━━ Information supplied

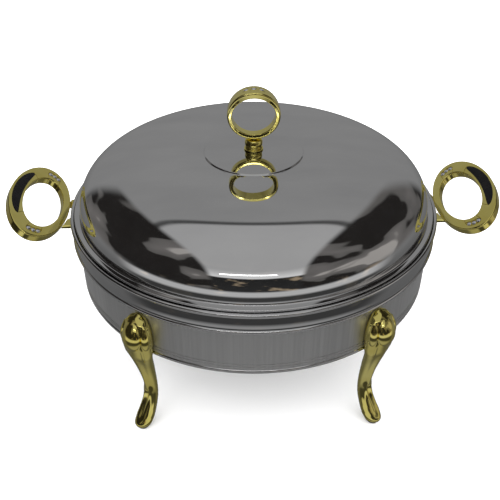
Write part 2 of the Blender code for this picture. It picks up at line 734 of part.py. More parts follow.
def leg_stations():
    """Height, back and front radius, and half width of the leg, from its foot to the top of its knee."""
    back = LEG_BACK_R
    sizes = [
        (2.2, 186.0, 196.5, 6.6),
        (6.5, 182.5, 198.0, 8.4),
        (12, 178.6, 194.6, 8.2),
        (19, 174.6, 189.2, 7.4),
        (27, 171.2, 184.0, 6.6),
        (36, 169.8, 181.0, 6.2),
        (48, 170.2, 180.8, 6.6),
        (60, 171.9, 182.8, 7.7),
        (72, 174.2, 186.0, 9.6),
    ]
    stations = [(z * MM, rear * MM, front * MM, half * MM) for z, rear, front, half in sizes]
    knee = [
        (85, 190.0, 12.2),
        (94, 193.0, 14.2),
        (103, 195.0, 15.3),
        (112, 195.0, 15.2),
        (120, 193.0, 13.6),
        (126, 189.5, 11.0),
        (129.5, 185.5, 8.0),
        (131.5, 181.0, 3.5),
    ]
    return stations + [(z * MM, back, front * MM, half * MM) for z, front, half in knee]


def leg_section(height, back, front, half):
    """A section with a flat back and a round front."""
    arc_points = 9
    waist = back + LEG_WAIST * (front - back)
    points = [(back, LEG_FLAT * half, height)]
    for i in range(arc_points):
        angle = math.pi * (0.5 - i / (arc_points - 1))
        points.append((waist + (front - waist) * math.cos(angle), half * math.sin(angle), height))
    return points + [(back, -LEG_FLAT * half, height)]


def build_leg(name, direction, holes):
    mesh = loft_mesh(f"leg_{name}", [leg_section(*station) for station in leg_stations()], False)
    leg = piece(f"leg_{name}", mesh, "gold", Matrix.Rotation(direction, 4, "Z"))
    for made, owner in holes:
        if owner == name:
            combine(leg, made, "DIFFERENCE")


def build_pad(name, direction):
    profile = [(0, PAD_H), (PAD_R - EDGE, PAD_H), (PAD_R, 0), (0, 0)]
    place = Matrix.Rotation(direction, 4, "Z") @ Matrix.Translation((PAD_CENTRE_R, 0, 0))
    turned(f"pad_{name}", profile, "rubber", SMALL_STEPS, closed=False, matrix=place)


def build_leg_screw(name, place):
    face = LEG_SCREW_HEAD_FACE_R
    head = face - LEG_SCREW_HEAD_H
    profile = [(0, LEG_SCREW_TIP_R), (LEG_SCREW_R, LEG_SCREW_TIP_R), (LEG_SCREW_R, face)]
    profile += [(LEG_SCREW_HEAD_R, face), (LEG_SCREW_HEAD_R, head), (0, head)]
    turned(name, profile, "plain_steel", SMALL_STEPS, closed=False, matrix=place)


def build_stand():
    holes = []
    for name, place, leg in leg_screws():
        hole = cylinder_mesh(f"{name}_hole", LEG_HOLE_R, LEG_SCREW_HEAD_FACE_R, LEG_SCREW_TIP_R + EDGE)
        holes.append((cutter(f"{name}_hole", hole, place), leg))
        build_leg_screw(name, place)
    build_stand_band(holes)
    build_stand_hoop()
    for name, direction in leg_places():
        build_leg(name, direction, holes)
        build_pad(name, direction)


# Burner ------------------------------------------------------------------------------------------


def build_burner_strap():
    """A flat bar bent down in the middle to carry the burner."""
    line = [
        (-STRAP_HALF_LENGTH, STRAP_TOP_Z),
        (-STRAP_DROP_X, STRAP_TOP_Z),
        (-STRAP_SEAT_X, STRAP_SEAT_Z),
        (STRAP_SEAT_X, STRAP_SEAT_Z),
        (STRAP_DROP_X, STRAP_TOP_Z),
        (STRAP_HALF_LENGTH, STRAP_TOP_Z),
    ]
    shape = bmesh.new()
    front = [shape.verts.new((x, -STRAP_HALF_WIDTH, z)) for x, z in line]
    rear = [shape.verts.new((x, STRAP_HALF_WIDTH, z)) for x, z in line]
    for i in range(len(line) - 1):
        shape.faces.new((front[i], front[i + 1], rear[i + 1], rear[i]))
    mesh = bpy.data.meshes.new("burner_strap")
    shape.to_mesh(mesh)
    shape.free()
    strap = piece("burner_strap", mesh, "plain_steel")
    bar = strap.modifiers.new("bar", "SOLIDIFY")
    bar.thickness = STRAP_THICK
    bar.offset = -1
    bar.use_even_offset = True
    for name, x in (("left", -STRAP_BOLT_X), ("middle", 0.0), ("right", STRAP_BOLT_X)):
        hole = cylinder_mesh("strap_hole", STRAP_HOLE_R, STRAP_SEAT_Z / 2, HOOP_TOP_Z)
        combine(strap, cutter(f"strap_hole_{name}", hole, Matrix.Translation((x, 0, 0))), "DIFFERENCE")


def build_burner_bolts():
    under = STRAP_TOP_Z - STRAP_THICK - GAP
    tip = HOOP_TOP_Z - 1.5 * MM
    low = under - STRAP_BOLT_HEAD_H
    profile = [(0, tip), (STRAP_BOLT_R, tip), (STRAP_BOLT_R, under), (STRAP_BOLT_HEAD_R, under)]
    profile += [(STRAP_BOLT_HEAD_R, low), (0, low)]
    for side, x in (("left", -STRAP_BOLT_X), ("right", STRAP_BOLT_X)):
        place = Matrix.Translation((x, 0, 0))
        turned(f"burner_bolt_{side}", profile, "plain_steel", SMALL_STEPS, closed=False, matrix=place)


def build_burner_holder():
    low = STRAP_SEAT_Z + GAP
    profile = [(HOLDER_R, low + HOLDER_H), (HOLDER_R, low + HOLDER_CORNER)]
    profile += [(HOLDER_R - HOLDER_CORNER, low), (STRAP_HOLE_R, low)]
    spun("burner_holder", profile, "plain_steel", HOLDER_SHEET, CAN_STEPS)


def build_holder_rivet():
    """Joins the cup to the strap, with a low head inside the cup."""
    top = STRAP_SEAT_Z + 2 * GAP + HOLDER_SHEET
    high = top + HOLDER_RIVET_HEAD_H
    under = STRAP_SEAT_Z - STRAP_THICK - GAP
    low = under - HOLDER_RIVET_HEAD_H
    profile = [(0, high), (HOLDER_RIVET_HEAD_R, high), (HOLDER_RIVET_HEAD_R, top), (HOLDER_RIVET_R, top)]
    profile += [(HOLDER_RIVET_R, under), (HOLDER_RIVET_HEAD_R, under), (HOLDER_RIVET_HEAD_R, low), (0, low)]
    turned("holder_rivet", profile, "plain_steel", SMALL_STEPS, closed=False)


def build_fuel_can():
    recess = CAN_LOW_Z + CAN_RECESS_H
    profile = [(CAN_R, CAN_TOP_Z), (CAN_R, CAN_LOW_Z + 1 * MM), (CAN_R - 1 * MM, CAN_LOW_Z)]
    profile += [(CAN_RECESS_R + 1 * MM, CAN_LOW_Z), (CAN_RECESS_R, recess), (0, recess)]
    spun("fuel_can", profile, "tin", CAN_SHEET, CAN_STEPS)


def build_wick_plate():
    """The can's top plate with a neck round the flame opening and a hole for the snuffer's pin."""
    low = CAN_TOP_Z + GAP
    high = low + CAN_SHEET
    profile = [(NECK_HOLE_R, high + NECK_H), (NECK_R, high + NECK_H), (NECK_R, high), (PLATE_R, high)]
    profile += [(PLATE_R, low), (NECK_HOLE_R, low)]
    plate = turned("wick_plate", profile, "tin", CAN_STEPS)
    hole = cylinder_mesh("pin_hole", PIN_HOLE_R, low - PIN_FOOT, high + PIN_FOOT)
    combine(plate, cutter("pin_hole", hole, pivot_matrix()), "DIFFERENCE")


def pivot_matrix():
    return Matrix.Translation((0, SNUFFER_PIVOT_Y, 0))


def snuffer_low_z():
    return CAN_TOP_Z + GAP + CAN_SHEET + NECK_H + GAP


def build_snuffer():
    """A round cover with a tail that turns on the pin."""
    tail = SNUFFER_TAIL_R
    tangent = math.acos((SNUFFER_R - tail) / SNUFFER_PIVOT_Y)
    outline = []
    for i in range(CAN_STEPS + 1):
        angle = math.pi / 2 + tangent + (FULL_TURN - 2 * tangent) * i / CAN_STEPS
        outline.append((SNUFFER_R * math.cos(angle), SNUFFER_R * math.sin(angle) - SNUFFER_PIVOT_Y))
    for i in range(TAIL_STEPS + 1):
        angle = math.pi / 2 - tangent + 2 * tangent * i / TAIL_STEPS
        outline.append((tail * math.cos(angle), tail * math.sin(angle)))
    hole = ellipse(PIN_R + GAP, PIN_R + GAP, count=SMALL_STEPS)
    low = snuffer_low_z()
    mesh = plate_mesh("snuffer", [outline, hole], low, low + SNUFFER_THICK)
    piece("snuffer", mesh, "tin", pivot_matrix())


def build_snuffer_pin():
    plate_high = CAN_TOP_Z + GAP + CAN_SHEET
    shoulder_low = plate_high + GAP
    shoulder_high = snuffer_low_z() - GAP
    head_low = snuffer_low_z() + SNUFFER_THICK + GAP
    head_high = head_low + PIN_HEAD_H
    foot = CAN_TOP_Z - PIN_FOOT
    profile = [(0, head_high), (PIN_SHOULDER_R, head_high), (PIN_SHOULDER_R, head_low), (PIN_R, head_low)]
    profile += [(PIN_R, shoulder_high), (PIN_SHOULDER_R, shoulder_high), (PIN_SHOULDER_R, shoulder_low)]
    profile += [(PIN_R, shoulder_low), (PIN_R, foot), (0, foot)]
    turned("snuffer_pin", profile, "plain_steel", SMALL_STEPS, closed=False, matrix=pivot_matrix())


def build_burner():
    build_burner_strap()
    build_burner_bolts()
    build_burner_holder()
    build_holder_rivet()
    build_fuel_can()
    build_wick_plate()
    build_snuffer()
    build_snuffer_pin()


def build_lid():
    build_lid_dome()
    build_knob_base()
    build_knob_stem()
    build_knob_ring()
    build_knob_gems()
    build_knob_screw()
    build_knob_seal()


def main():
    clear_scene()
    build_lid()
    build_food_pan()
    build_water_pan()
    for side in ("left", "right"):
        build_handle(side)
    build_stand()
    build_burner()


main()
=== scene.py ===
"""Looks of a round chafer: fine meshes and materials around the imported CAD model.

Metres, +Z up. The front is -Y and the handles are on +X and -X. Each piece rides on its CAD body.
"""

import json
import math

import bmesh
import bpy
from mathutils import Matrix, Vector


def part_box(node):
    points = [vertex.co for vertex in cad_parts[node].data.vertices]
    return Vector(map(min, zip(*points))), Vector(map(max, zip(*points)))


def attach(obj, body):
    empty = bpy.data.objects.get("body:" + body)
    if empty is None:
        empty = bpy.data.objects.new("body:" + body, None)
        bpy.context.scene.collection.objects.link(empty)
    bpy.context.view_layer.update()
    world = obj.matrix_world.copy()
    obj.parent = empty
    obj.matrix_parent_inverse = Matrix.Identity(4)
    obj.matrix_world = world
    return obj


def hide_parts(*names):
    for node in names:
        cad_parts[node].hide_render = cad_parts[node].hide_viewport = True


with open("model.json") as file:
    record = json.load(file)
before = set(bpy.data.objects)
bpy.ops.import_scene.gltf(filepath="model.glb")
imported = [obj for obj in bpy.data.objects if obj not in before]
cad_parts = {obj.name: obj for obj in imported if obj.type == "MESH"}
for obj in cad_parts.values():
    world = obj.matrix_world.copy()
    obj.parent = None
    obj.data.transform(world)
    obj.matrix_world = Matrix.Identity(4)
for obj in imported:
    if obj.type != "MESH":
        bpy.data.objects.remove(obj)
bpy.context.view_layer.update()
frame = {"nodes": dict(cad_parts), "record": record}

MM = 0.001
SHEET = 1.0 * MM
AXIS = 0.00001
FULL_TURN = 2 * math.pi
STEPS = 192
SMALL_STEPS = 48
CORNER_STEPS = 5
FLAT_SPAN = 0.9 * MM
FLAT_END = 0.2 * MM
FINE_STEPS = SMALL_STEPS * 2
CORNER_REACH = 0.48
HAIR = 0.02 * MM
FINE_EDGE = 0.2 * MM
SMALL_EDGE = 0.3 * MM
TIGHT_EDGE = 0.4 * MM
EDGE = 0.5 * MM
SOFT_EDGE = 0.8 * MM

# Angles in degrees above which an edge stays sharp
SHARP = 35
RING_SHARP = 50
HANDLE_SHARP = 32
ENAMEL_SHARP = 50
BRACKET_SHARP = 40
LEG_SHARP = 60
GEM_SHARP = 8

# Noise in the materials
NOISE_LOW = 0.3
NOISE_HIGH = 0.7
TINT_LOW = 0.32
TINT_HIGH = 0.68
CLOUD_DETAIL = 3.0
GRAIN_DETAIL = 2.0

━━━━

> **Written exercise**: Repeat the line containing "obj.matrix_world = Matrix.Identity(4)" and all subsequent lines through the final line of the data, exactly and with no others.

> **Finished exercise**:
    obj.matrix_world = Matrix.Identity(4)
for obj in imported:
    if obj.type != "MESH":
        bpy.data.objects.remove(obj)
bpy.context.view_layer.update()
frame = {"nodes": dict(cad_parts), "record": record}

MM = 0.001
SHEET = 1.0 * MM
AXIS = 0.00001
FULL_TURN = 2 * math.pi
STEPS = 192
SMALL_STEPS = 48
CORNER_STEPS = 5
FLAT_SPAN = 0.9 * MM
FLAT_END = 0.2 * MM
FINE_STEPS = SMALL_STEPS * 2
CORNER_REACH = 0.48
HAIR = 0.02 * MM
FINE_EDGE = 0.2 * MM
SMALL_EDGE = 0.3 * MM
TIGHT_EDGE = 0.4 * MM
EDGE = 0.5 * MM
SOFT_EDGE = 0.8 * MM

# Angles in degrees above which an edge stays sharp
SHARP = 35
RING_SHARP = 50
HANDLE_SHARP = 32
ENAMEL_SHARP = 50
BRACKET_SHARP = 40
LEG_SHARP = 60
GEM_SHARP = 8

# Noise in the materials
NOISE_LOW = 0.3
NOISE_HIGH = 0.7
TINT_LOW = 0.32
TINT_HIGH = 0.68
CLOUD_DETAIL = 3.0
GRAIN_DETAIL = 2.0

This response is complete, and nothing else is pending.